John F. Burns, Hanley M. Gurwin and Robert S. Harrison. MINORITY OPINION I disagree with the majority in this case. I would reverse the hearing panel's decision and would imposed a suspension of one year with reinstatement conditioned upon the respondent's successful completion of the reinstatement proceedings described in MCR 9.123(B) and MCR 9.124.

As I read the court rule in question, the panel was required to make only one finding--if the respondent was suspended for one year in Colorado, would an identical discipline in Michigan be inappropriate? First, I would not be offended by a finding that a one-year suspension in Michigan is "identical" to a one-year suspension in Colorado. (This view may go even farther than the relief requested by the Grievance Administrator who argues only that the panel erred in not suspended the respondent "for 120 days or more." More importantly, I am convinced that a one-year suspension is "appropriate" for an attorney whose acceptance of marijuana in place of his legal fees aids, rather than hinders, the flow of illegal drugs in this country.

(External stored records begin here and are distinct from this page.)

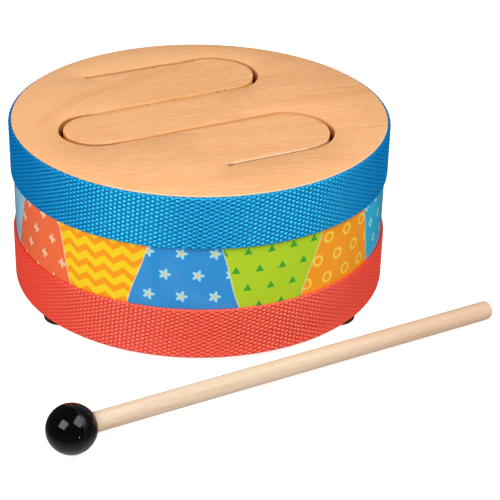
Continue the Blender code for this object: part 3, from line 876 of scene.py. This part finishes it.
ROUND_FRONT = ((90, 0.35, 0.18), (84, 0.57, 0.20), (79, 0.90, 0.58), (75, 1.30, 1.28),
               (67, 1.45, 1.23), (60, 1.53, 1.33), (45, 1.55, 1.28), (37, 1.30, 1.08),
               (30, 1.25, 1.13), (22, 1.00, 1.06), (15, 1.00, 0.98), (7, 0.88, 0.73),
               (0, 0.80, 0.56), (-7, 0.50, 0.87), (-15, 0.22, 0.95), (-22, 0.18, 0.73),
               (-30, 0.02, 0.53), (-45, 0.00, 0.27), (-52, 0.42, 0.17),
               (-60, 0.42, 0.13), (-67, 0.22, -0.05), (-75, 0.22, -0.15),
               (-82, 0.10, -0.20), (-90, -0.15, -0.40))


def stray(line):
    """The straight's own wandering, as a function of s."""
    where, far = zip(*STRAY[line])
    return lambda s: float(np.interp(s, where, far))


def stray_round(table, outer):
    """How far out a round end's wall lies, as a function of the angle."""
    rows = sorted(table)
    where = [row[0] for row in rows]
    far = [row[2 if outer else 1] for row in rows]
    return lambda a: float(np.interp(a, where, far))


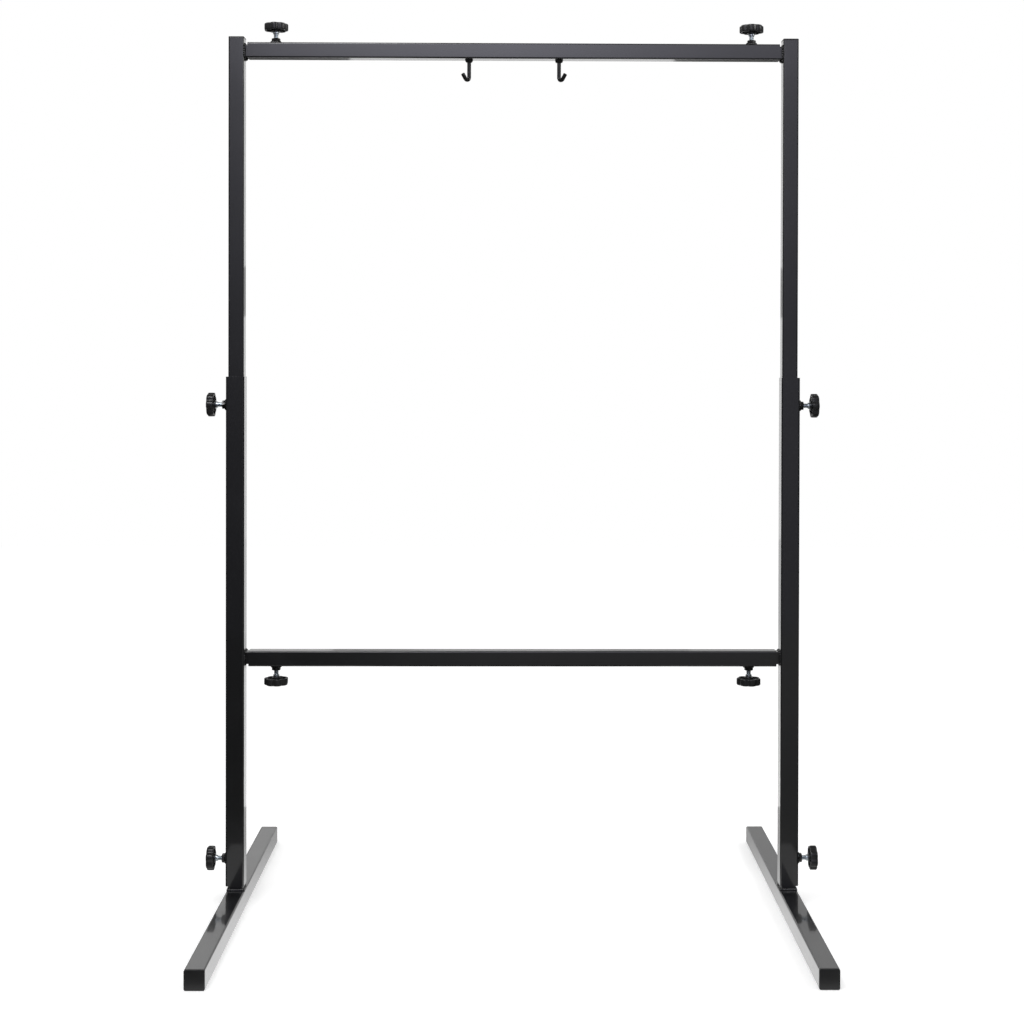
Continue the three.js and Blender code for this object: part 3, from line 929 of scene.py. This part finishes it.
leg_cap = push_in_cap(MEDIUM, flange=2.95 * MM)
foot_cap = push_in_cap(WIDE, flange=4.45 * MM)
for name in sides:
    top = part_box(f"{name}_upper_leg")[1]
    at = Matrix.Translation((middle(f"{name}_upper_leg").x, 0, top.z))
    node = f"{name}_upper_leg_cap"
    settle(leg_cap, f"{name}_leg_cap_lid", at, "upper_frame", "cap_plastic", cap_plastic, node)
    low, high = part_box(f"{name}_foot_tube")
    centre = (low + high) / 2
    for end, y, turn in (("front", low.y, quarter), ("rear", high.y, -quarter)):
        at = Matrix.Translation((centre.x, y, centre.z)) @ Matrix.Rotation(turn, 4, "X")
        node = f"{name}_foot_{end}_cap"
        settle(foot_cap, f"{node}_lid", at, "lower_frame", "cap_plastic", cap_plastic, node)
spare(leg_cap, foot_cap)
print("six caps are pushed in")

# %% [markdown]
# ## Hooks
# Each hook is one bent rod. A circle is drawn down as the shank, spun round the bend, and drawn on as the
# tip, so the section stays round all the way. A ring of weld holds it under the top bar.

# %% Bent rod hook
HOOK_X = 93 * MM
HOOK_GAP = 0.1 * MM
HOOK_TURN = math.radians(46)


def hook_rod(drop, radius, bend, sweep, tip):
    """A rod that hangs from the origin and bends up towards +X."""
    shank = drop - radius - bend
    start(bpy.ops.mesh.primitive_circle_add, vertices=24, radius=radius, fill_type="NGON")
    extrude(-shank)
    bpy.ops.mesh.spin(steps=18, angle=sweep, center=(bend, 0, -shank), axis=(0, 1, 0))
    heading = Vector((math.sin(sweep), 0, -math.cos(sweep)))
    bpy.ops.mesh.extrude_region_move(TRANSFORM_OT_translate={"value": tip * heading})
    pick("EDGE", lambda e: len(e.link_faces) == 2 and max(len(f.verts) for f in e.link_faces) > 8)
    bpy.ops.mesh.bevel(offset=0.5 * MM, segments=3, affect="EDGES")
    return close()


hook = hook_rod(drop=46.5 * MM, radius=4 * MM, bend=6 * MM, sweep=math.radians(140), tip=12 * MM)
hook_bead = bead(ring(4.9 * MM, 9), across=3.5, high=6.4, long=3.2, seed=47)
under_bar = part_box("top_crossbar")[0].z - HOOK_GAP
for name, side in sides.items():
    facing = (0 if side > 0 else math.pi) - side * HOOK_TURN
    at = Matrix.Translation((side * HOOK_X, 0, under_bar)) @ Matrix.Rotation(facing, 4, "Z")
    settle(hook, f"{name}_hook_rod", at, "upper_frame", "frame_paint", dull_coat, f"{name}_hook")
    settle(hook_bead, f"{name}_hook_weld", at, "upper_frame", "frame_paint", dull_coat)
spare(hook, hook_bead)
print("hooks are welded on")

# %% [markdown]
# ## The studio
# Black gloss shows its surroundings more than its own colour. The stand is therefore placed on a pale floor
# in white surroundings, and what its faces mirror is hung round it where the camera doesn't see it. The
# floor glows a little to the camera and to mirrors, but lights the stand no more than real paper would.

# %% Floor
FLOOR_GLOW = 0.42
FLOOR_DROP = 0.5 * MM


def seen_directly(nodes):
    """One where a ray comes from the camera, a mirror or glass, and nought elsewhere."""
    path = nodes.new("ShaderNodeLightPath")
    first = nodes.new("ShaderNodeMath")
    first.operation = "MAXIMUM"
    second = nodes.new("ShaderNodeMath")
    second.operation = "MAXIMUM"
    link(
        path.id_data,
        [
            (path.outputs["Is Camera Ray"], first.inputs[0]),
            (path.outputs["Is Glossy Ray"], first.inputs[1]),
            (first.outputs["Value"], second.inputs[0]),
            (path.outputs["Is Transmission Ray"], second.inputs[1]),
        ],
    )
    return second.outputs["Value"]


def pale_floor():
    """Matt white paper that fades into the white surroundings."""
    made = bpy.data.materials.new("pale_floor")
    made.use_nodes = True
    nodes = made.node_tree.nodes
    principled = nodes["Principled BSDF"]
    principled.inputs["Base Color"].default_value = (0.8, 0.8, 0.8, 1)
    principled.inputs["Roughness"].default_value = 0.9
    principled.inputs["Specular IOR Level"].default_value = 0
    principled.inputs["Emission Color"].default_value = (1, 1, 1, 1)
    glow = nodes.new("ShaderNodeMath")
    glow.operation = "MULTIPLY"
    glow.inputs[1].default_value = FLOOR_GLOW
    link(
        made.node_tree,
        [
            (seen_directly(nodes), glow.inputs[0]),
            (glow.outputs["Value"], principled.inputs["Emission Strength"]),
        ],
    )
    return made


bpy.ops.object.select_all(action="DESELECT")
bpy.ops.mesh.primitive_plane_add(size=14, location=(0, 0, 0))
floor = bpy.context.object
floor.name = "floor"
floor.data.transform(Matrix.Translation((0, 0, -FLOOR_DROP)))
floor.data.materials.append(pale_floor())
print("floor laid")

# %% White surroundings
world = bpy.data.worlds.new("white_room")
bpy.context.scene.world = world
world.use_nodes = True
tree = world.node_tree
background = tree.nodes["Background"]
background.inputs["Color"].default_value = (1, 1, 1, 1)
strength = tree.nodes.new("ShaderNodeMapRange")
strength.inputs["To Min"].default_value = 0.72
strength.inputs["To Max"].default_value = 1.0
link(
    tree,
    [
        (seen_directly(tree.nodes), strength.inputs["Value"]),
        (strength.outputs["Result"], background.inputs["Strength"]),
    ],
)
print("surroundings are white")

# %% [markdown]
# In front hangs one large soft panel that is bright at the top and fades downwards, with dark cloth over
# it, under it and on both sides: the round corners of the tube mirror that cloth as the thin dark lines
# that part one face from the next. Behind the stand, grey cloths set the tone of the inner faces of the
# legs and of the tops of the feet and the lower bar. Only mirrors see these sheets, and each one's paint is
# a small function that sets how strongly it glows from place to place.

# %% A sheet and its paint
def screen(name, corners, paint):
    """A flat sheet that only mirrors see."""
    bpy.ops.object.select_all(action="DESELECT")
    bpy.ops.mesh.primitive_plane_add(size=1, location=(0, 0, 0))
    sheet = bpy.context.object
    sheet.name = name
    for vertex, corner in zip(sheet.data.vertices, corners):
        vertex.co = corner
    sheet.visible_camera = False
    sheet.visible_diffuse = False
    sheet.visible_transmission = False
    sheet.visible_shadow = False
    made = bpy.data.materials.new(name)
    made.use_nodes = True
    nodes = made.node_tree.nodes
    nodes.remove(nodes["Principled BSDF"])
    glow = nodes.new("ShaderNodeEmission")
    paint(made.node_tree, glow)
    link(made.node_tree, [(glow.outputs["Emission"], nodes["Material Output"].inputs["Surface"])])
    sheet.data.materials.append(made)


def along(tree, axis, low, high, stops):
    """A value that follows the given stops from one place to another along an axis."""
    place = tree.nodes.new("ShaderNodeTexCoord")
    split = tree.nodes.new("ShaderNodeSeparateXYZ")
    share = tree.nodes.new("ShaderNodeMapRange")
    share.inputs["From Min"].default_value = low
    share.inputs["From Max"].default_value = high
    ramp = tree.nodes.new("ShaderNodeValToRGB")
    while len(ramp.color_ramp.elements) < len(stops):
        ramp.color_ramp.elements.new(0.5)
    for element, (position, level) in zip(ramp.color_ramp.elements, stops):
        element.position = position
        element.color = (level, level, level, 1)
    link(
        tree,
        [
            (place.outputs["Object"], split.inputs["Vector"]),
            (split.outputs[axis], share.inputs["Value"]),
            (share.outputs["Result"], ramp.inputs["Fac"]),
        ],
    )
    return ramp.outputs["Color"]


def combine(tree, operation, first, second):
    """One Math node on two values or sockets. A multiply-add adds one to their product."""
    node = tree.nodes.new("ShaderNodeMath")
    node.operation = operation
    node.inputs[2].default_value = 1.0
    for socket_in, value in zip(node.inputs, (first, second)):
        if isinstance(value, (int, float)):
            socket_in.default_value = value
        else:
            tree.links.new(value, socket_in)
    return node.outputs["Value"]


print("sheets can be hung")

# %% Paints
# Half the room's width, where its front and back sheets hang, and its ceiling's height, all in metres.
ROOM = 3.4
PANEL_Y = -3.6
BACK_Y = 6.0
CEILING = 4.6
PANEL_TINT = (1.0, 0.99, 1.15, 1)
PANEL_STRENGTH = 2.0
SPOT_GAIN = 1.4


def fading(tree, glow):
    """Brightest at the top in the middle, dim at the floor, dimmer on the left, and dark past its edges."""
    heights = (
        (0.0, 0.105),
        (0.05, 0.11),
        (0.3, 0.155),
        (0.44, 0.155),
        (0.6, 0.233),
        (0.75, 0.305),
        (0.81, 0.435),
    )
    left_shares = ((0.0, 0.4), (0.3, 0.42), (0.44, 0.7), (0.6, 0.77), (0.75, 0.83), (0.81, 1.0))
    middle_shares = ((0.12, 0.0), (0.17, 0.36), (0.35, 0.72), (0.5, 0.92), (0.68, 0.38), (0.82, 0.07))
    upward = along(tree, "Z", 0, 3, heights)
    on_left = along(tree, "X", -0.9, 0.4, ((0.0, 1.0), (1.0, 0.0)))
    loss = combine(tree, "SUBTRACT", 1.0, along(tree, "Z", 0, 3, left_shares))
    left_level = combine(tree, "SUBTRACT", 1.0, combine(tree, "MULTIPLY", on_left, loss))
    high = along(tree, "Z", 1.2, 2.4, ((0.0, 0.0), (1.0, 1.0)))
    middle_spot = combine(tree, "MULTIPLY", along(tree, "X", -1.5, 1.5, middle_shares), high)
    spot = combine(tree, "MULTIPLY_ADD", middle_spot, SPOT_GAIN)
    inside = along(tree, "X", -1.5, 1.5, ((0.0, 0.04), (0.04, 0.04), (0.07, 1.0), (0.93, 1.0), (0.96, 0.04)))
    level = combine(tree, "MULTIPLY", upward, left_level)
    level = combine(tree, "MULTIPLY", level, combine(tree, "MULTIPLY", spot, inside))
    glow.inputs["Color"].default_value = PANEL_TINT
    tree.links.new(combine(tree, "MULTIPLY", level, PANEL_STRENGTH), glow.inputs["Strength"])


def sideways(tree, glow):
    """A cloth on the floor that is darker on the left and towards the stand."""
    across = along(tree, "X", -1.2, 1.2, ((0.0, 0.045), (0.18, 0.045), (0.36, 0.17), (0.5, 0.2), (1.0, 0.21)))
    back = along(tree, "Y", -2.4, -0.9, ((0.0, 1.0), (1.0, 0.72)))
    tree.links.new(combine(tree, "MULTIPLY", across, back), glow.inputs["Strength"])


def rearward(tree, glow):
    """Floor beside a foot, darker behind the leg than in front of it."""
    level = along(tree, "Y", -0.4, 0.6, ((0.0, 1.0), (0.3, 0.95), (0.9, 0.5)))
    tree.links.new(level, glow.inputs["Strength"])


def rising(tree, glow):
    """A cloth that is dim at the floor and catches more light higher up."""
    tree.links.new(along(tree, "Z", 0, 3.2, ((0.0, 0.05), (0.4, 0.12), (1.0, 0.3))), glow.inputs["Strength"])


def even(level):
    """A paint that glows the same all over."""

    def paint(tree, glow):
        glow.inputs["Strength"].default_value = level

    return paint


print("the panel glows", PANEL_STRENGTH, "at full strength")

# %% [markdown]
# Most sheets lie on the floor, from front to back, or hang across the room, from left to right. Strips that
# flank the stand are given by their distance from its middle and hung once on each side.

# %% Soft panel and dark cloth
def on_floor(name, left, right, front, back, paint, taper=1.0):
    """A sheet on the floor, which the taper draws in at its back."""
    far_left, far_right = left * taper, right * taper
    screen(name, [(left, front, 0), (right, front, 0), (far_left, back, 0), (far_right, back, 0)], paint)


def hung(name, left, right, y, low, top, paint):
    """An upright sheet that faces the front."""
    screen(name, [(left, y, low), (right, y, low), (left, y, top), (right, y, top)], paint)


def strip(side, inner, outer):
    """The left and right edge of a strip that flanks the stand."""
    return sorted((side * inner, side * outer))


hung("soft_panel", -ROOM, ROOM, PANEL_Y, 0, CEILING, fading)
ceiling = [(x, y, CEILING) for y in (PANEL_Y, BACK_Y) for x in (-ROOM, ROOM)]
screen("ceiling_cloth", ceiling, even(0.16))
on_floor("front_cloth", -ROOM, ROOM, PANEL_Y, -0.5, sideways)
on_floor("middle_cloth", -0.4, 0.4, -0.5, 3.0, even(0.03), taper=0.1)
for name, side in sides.items():
    on_floor(f"{name}_inner_cloth", *strip(side, 0.4, 0.6), -0.5, 0.8, rearward)
    on_floor(f"{name}_outer_cloth", *strip(side, 0.6, 0.66), -0.5, 0.8, even(0.55))
    on_floor(f"{name}_floor_cloth", *strip(side, 0.66, ROOM), -0.5, 1.2, even(0.05))
    screen(f"{name}_cloth", [(side * ROOM, y, z) for z in (0, 3.2) for y in (PANEL_Y, 9.0)], rising)
    hung(f"{name}_middle_cloth", *strip(side, 0.5, 1.0), BACK_Y - 0.05, 1.7, 4.0, even(0.04))
    on_floor(f"{name}_far_cloth", *strip(side, 1.0, ROOM), 1.2, 5.8, even(0.04))
for name, back_level, floor_level in (("left", 0.72, 0.7), ("right", 0.54, 0.85)):
    hung(f"{name}_back_cloth", *strip(sides[name], 1.0, 4.0), BACK_Y, 0, 4.0, even(back_level))
    hung(f"{name}_low_cloth", *strip(sides[name], 0.9, 4.0), BACK_Y - 0.1, 0.35, 1.3, even(0.05))
    on_floor(f"{name}_back_floor", *strip(sides[name], 0, 0.9), 2.8, 7.5, even(floor_level))
hung("middle_back_cloth", -1.0, 1.0, BACK_Y, 1.4, 1.68, even(0.4))
print("panel and cloths are hung")

# %% [markdown]
# Two soft lamps add what mirrors can't: a little light on the matt parts, and the faint shadow on the floor.

# %% Lamps
def area_lamp(name, place, aim, width, depth, watts):
    """A rectangular lamp that faces a point."""
    lamp = bpy.data.lights.new(name, "AREA")
    lamp.shape = "RECTANGLE"
    lamp.size = width
    lamp.size_y = depth
    lamp.energy = watts
    holder = bpy.data.objects.new(name, lamp)
    holder.location = place
    holder.rotation_euler = (Vector(aim) - Vector(place)).to_track_quat("-Z", "Y").to_euler()
    holder.visible_camera = False
    bpy.context.collection.objects.link(holder)


stand_middle = (0, 0, 0.9)
area_lamp("high_lamp", (-0.9, -1.9, 3.4), stand_middle, width=1.3, depth=1.0, watts=38)
area_lamp("side_lamp", (2.6, -0.6, 2.7), stand_middle, width=1.0, depth=1.0, watts=16)
print("lamps are on")

# %% [markdown]
# ## View transform
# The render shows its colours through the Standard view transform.

# %% View transform
scene = bpy.context.scene
scene.view_settings.view_transform = "Standard"
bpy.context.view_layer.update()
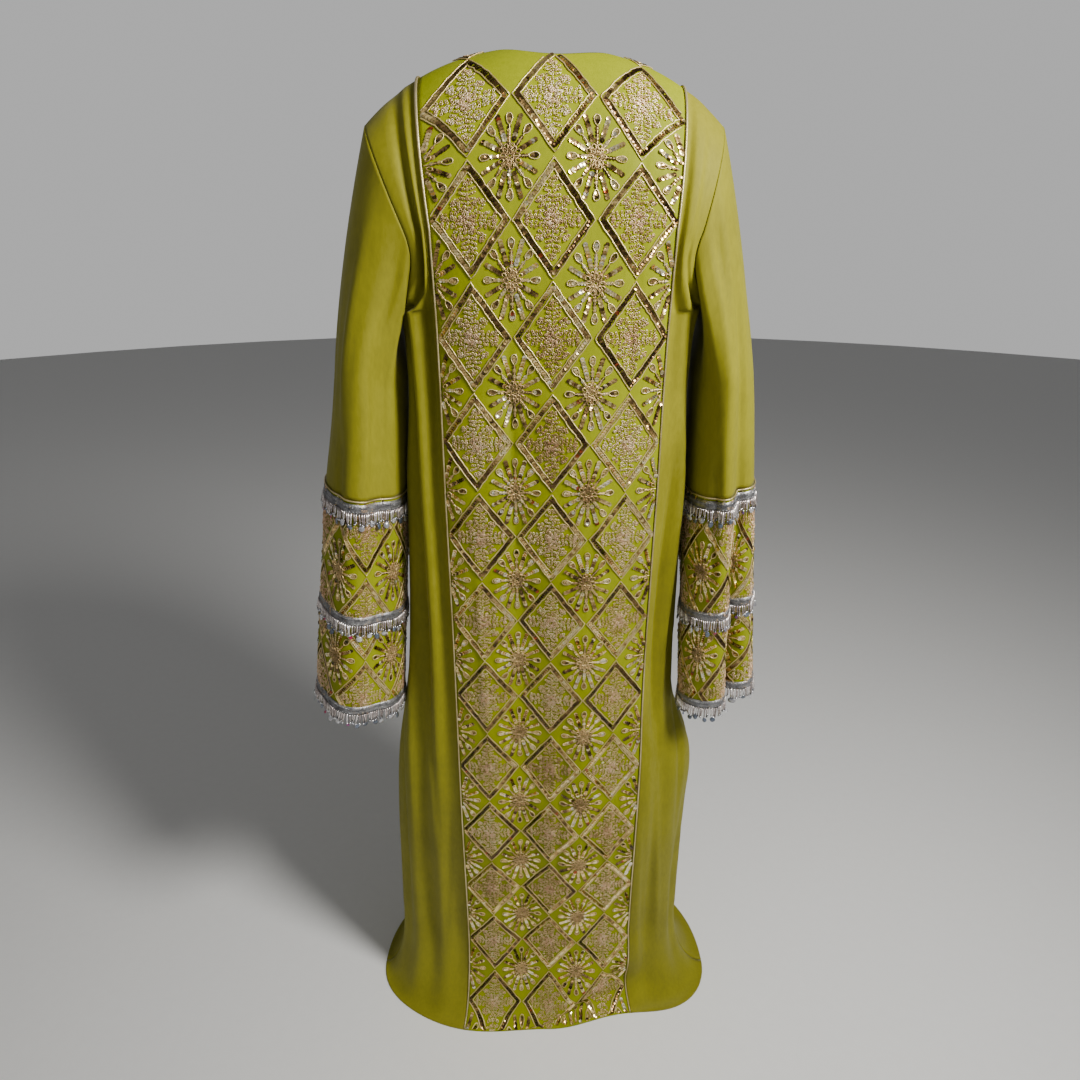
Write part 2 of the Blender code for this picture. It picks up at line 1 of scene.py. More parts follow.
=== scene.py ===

Both the hearing panel below and the Board majority are willing to go to great lengths to protect the respondent from the time and expense of the reinstatement process which applies to any attorney suspended for more than 119 days. This concern is misplaced. We are charged with the duty to administer professional discipline in a way which protects the public, the courts and the legal profession. I am not [at] all troubled by the thought that an attorney who has knowingly violated the criminal laws of a state should be required to establish his eligibility for rein­statement before he is again allowed to present himself to the public as an officer of the court.

On the contrary, I am surprised that I am alone in asserting this view. Theodore P. Zegouras.